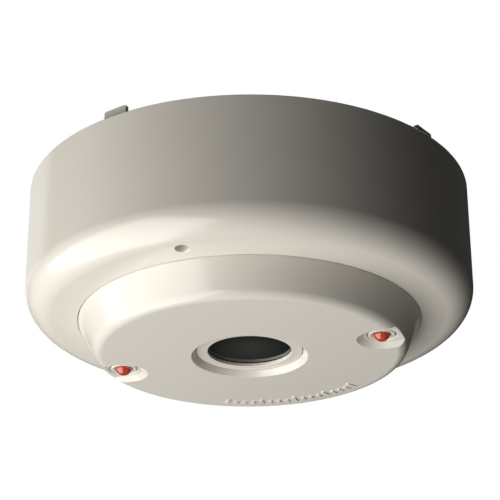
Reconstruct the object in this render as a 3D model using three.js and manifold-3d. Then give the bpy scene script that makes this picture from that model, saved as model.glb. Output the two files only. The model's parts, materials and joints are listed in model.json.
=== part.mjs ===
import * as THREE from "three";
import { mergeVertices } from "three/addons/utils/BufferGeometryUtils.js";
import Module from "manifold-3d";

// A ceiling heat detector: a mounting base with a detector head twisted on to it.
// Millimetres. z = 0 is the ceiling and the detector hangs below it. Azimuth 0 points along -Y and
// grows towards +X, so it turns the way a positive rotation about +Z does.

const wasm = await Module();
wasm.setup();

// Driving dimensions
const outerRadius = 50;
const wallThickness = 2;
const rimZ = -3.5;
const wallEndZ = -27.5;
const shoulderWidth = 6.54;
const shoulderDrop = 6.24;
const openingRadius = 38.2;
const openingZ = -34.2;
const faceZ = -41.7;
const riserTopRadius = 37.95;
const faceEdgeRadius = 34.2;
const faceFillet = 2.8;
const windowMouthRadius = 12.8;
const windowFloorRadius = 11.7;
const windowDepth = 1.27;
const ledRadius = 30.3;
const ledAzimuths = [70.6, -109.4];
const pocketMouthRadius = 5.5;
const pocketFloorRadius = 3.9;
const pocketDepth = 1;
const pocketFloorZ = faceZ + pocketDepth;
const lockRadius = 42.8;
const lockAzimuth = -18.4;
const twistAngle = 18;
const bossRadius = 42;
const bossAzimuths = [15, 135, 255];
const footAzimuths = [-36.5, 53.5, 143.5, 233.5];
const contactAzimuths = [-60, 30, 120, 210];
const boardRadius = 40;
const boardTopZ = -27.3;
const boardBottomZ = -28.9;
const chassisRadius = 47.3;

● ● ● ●

Set task: Print, please, the lines from the first line of the material through the line that contains "import Module from", exactly as written and with nothing added.

The response:
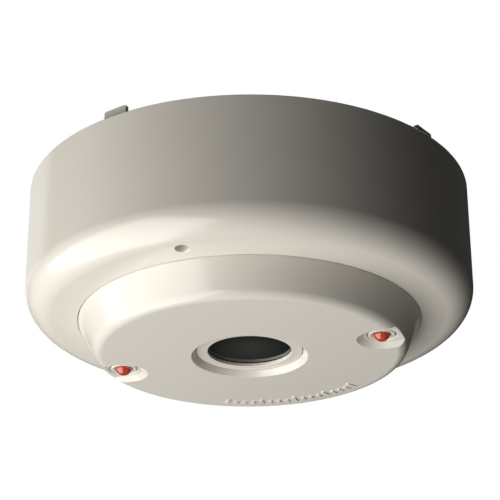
Reconstruct the object in this render as a 3D model using three.js and manifold-3d. Then give the bpy scene script that makes this picture from that model, saved as model.glb. Output the two files only. The model's parts, materials and joints are listed in model.json.
=== part.mjs ===
import * as THREE from "three";
import { mergeVertices } from "three/addons/utils/BufferGeometryUtils.js";
import Module from "manifold-3d";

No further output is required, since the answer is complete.